To live out this reality means providing Christians not only with general encouragement to consider “lay ministry” but also with equal resources for discernment and formation of serious lay ministry as are given to those considering ordination. It also means lifting up examples of lay ministry undertaken in a serious or full-time way for the sake of the church — pastoral care, spiritual direction, chaplaincy, scholarly theology, community organizing, prophetic witness — and articulating why these forms of ministry are actually better served by laypeople than clergy. Whether full-time and professional or not, these calls are just as specific and all-encompassing as calls to ordination.

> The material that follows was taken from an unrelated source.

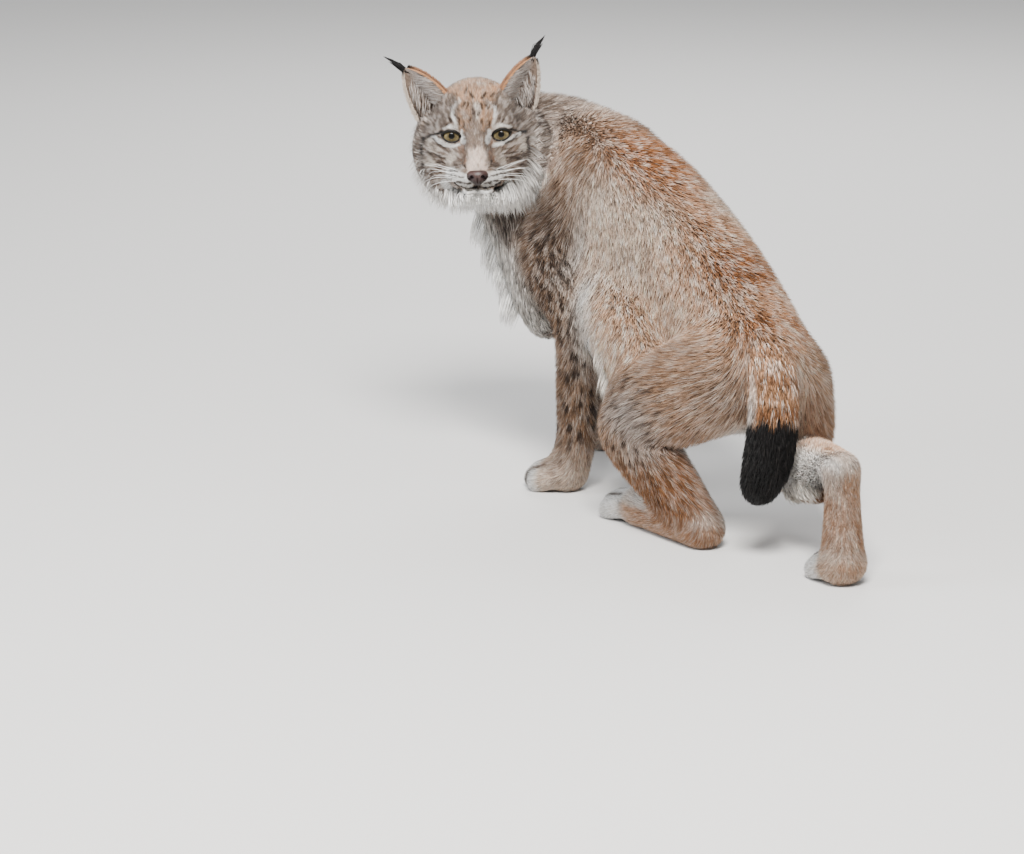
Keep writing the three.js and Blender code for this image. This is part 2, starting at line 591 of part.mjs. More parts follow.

Ultimately and at its most general, baptismal ministry is conversion of life, transformation into the image of Christ, discipleship, and dying to self. This is the most all-encompassing call of all! As Dietrich Bonhoeffer writes in The Call of Discipleship: “When Christ calls a man, he bids him come and die.” [Macmillan, 1959, p. 99] Specific lay vocations — particular individual calls which we are given and for which we are equipped by baptism alone — give us specific ways to live out this discipleship as an example for the church. Lay ministry is not only service to the church, but a constant witness to it of the power and sufficiency of baptism to form the body of Christ for ministry in the world.
Hannah Bowman is a layperson in the Diocese of Los Angeles, where she works as a literary agent and serves as a volunteer chaplain in the LA County Jails. The founder of Christians for the Abolition of Prisons, she is pursuing an M.A. in Religious Studies at Mount Saint Mary’s University, Los Angeles.